Scraping tests are new to the present revision of this RP and has been included due to observed coating damage as the trawl boards scrapes over the pipeline when it is being pulled over.
The design aspects are covered for bottom trawl gear, hence pelagic trawl gears are not considered herein. Figure 1-5 shows part of a flow chart for a typical pipeline design. After deciding on diameter, material, wall thickness, trenching and coating for weight and insulation, the trawling design is performed. It must be emphasised that the trawl pull-over assessment must be based on a realistic estimate of the effective axial force, and any changes due to sagging in spans, lateral buckling, end expansion, changes in operational conditions etc., must be properly accounted for. Unacceptable results from trawl impact, pull-over and/or hooking may change the sequence in this design flow chart (Figure 1-5) as it may have impact on coating and burial of the pipeline.

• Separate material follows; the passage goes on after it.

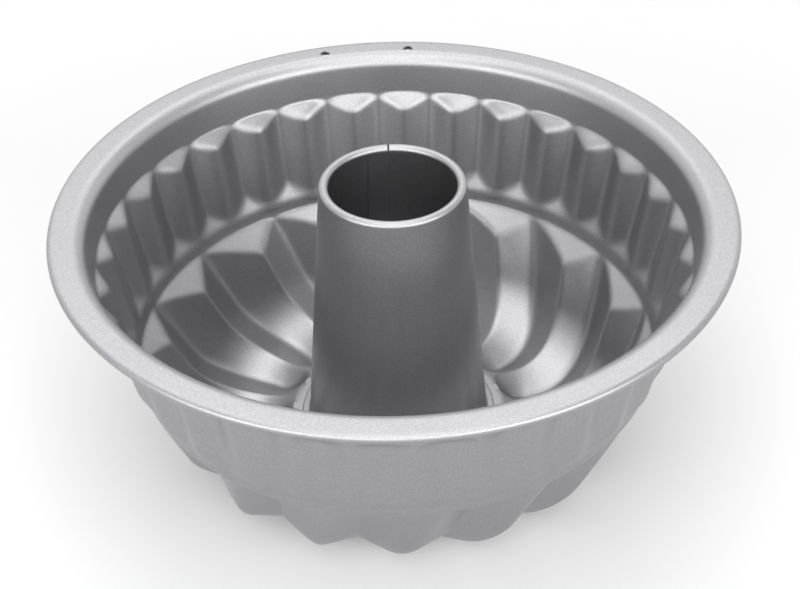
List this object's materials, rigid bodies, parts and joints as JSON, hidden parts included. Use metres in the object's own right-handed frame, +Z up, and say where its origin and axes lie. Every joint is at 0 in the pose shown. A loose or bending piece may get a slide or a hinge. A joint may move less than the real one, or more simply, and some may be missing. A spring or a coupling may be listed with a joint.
{
  "type": "fluted tube pan",
  "caption": "Round baking pan with a rolled rim, straight upper flutes, swirled lower flutes and an open tube up its middle, for ring cakes.",
  "frame": {"origin": "on the table, under the middle of the pan as it stands on the lobes of its lower flutes", "axes": "+Z up the tube's axis, +Y towards the back, where the two hanging holes and the tube's seam are, +X to the right"},
  "size_m": [0.2468, 0.2468, 0.1143],
  "materials": {
    "shell_coat": "satin silver-grey non-stick coating with fine speckle",
    "tube_coat": "satin silver-grey non-stick coating with fine speckle"
  },
  "bodies": {
    "root": {"fluted_shell": "shell_coat", "centre_tube": "tube_coat"}
  },
  "joints": []
}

The response to trawling over anchor lines, mooring lines, catenary risers and etc. is not covered by this RP. For guidance on pipe-soil interaction related to interference with pipelines, reference is made to DNVGL-RPF114.
DNVGL-ST-F101 Sec.1 states that in case alternative methods and procedures are used, it shall be demonstrated that the obtained safety level is equivalent to the requirements in DNVGL-ST-F101, i.e. that the nominal failure probability is equal or less than the target values (see DNVGL-ST-F101 Sec.2). For components, equipment and systems, which are not already covered by a validated set of requirements such as given in DNVGL-ST-F101, technology qualification shall be performed to document acceptable performance and margin to failure (recommended practice on technology qualification is given in DNVGL-RPA203).
Further, DNVGL-ST-F101 Sec.2, requires that the bursting limit state must be satisfied. This opens the possibility for using different methods or procedures than those presented in DNVGL-ST-F101 or in any DNV GL recommended practice.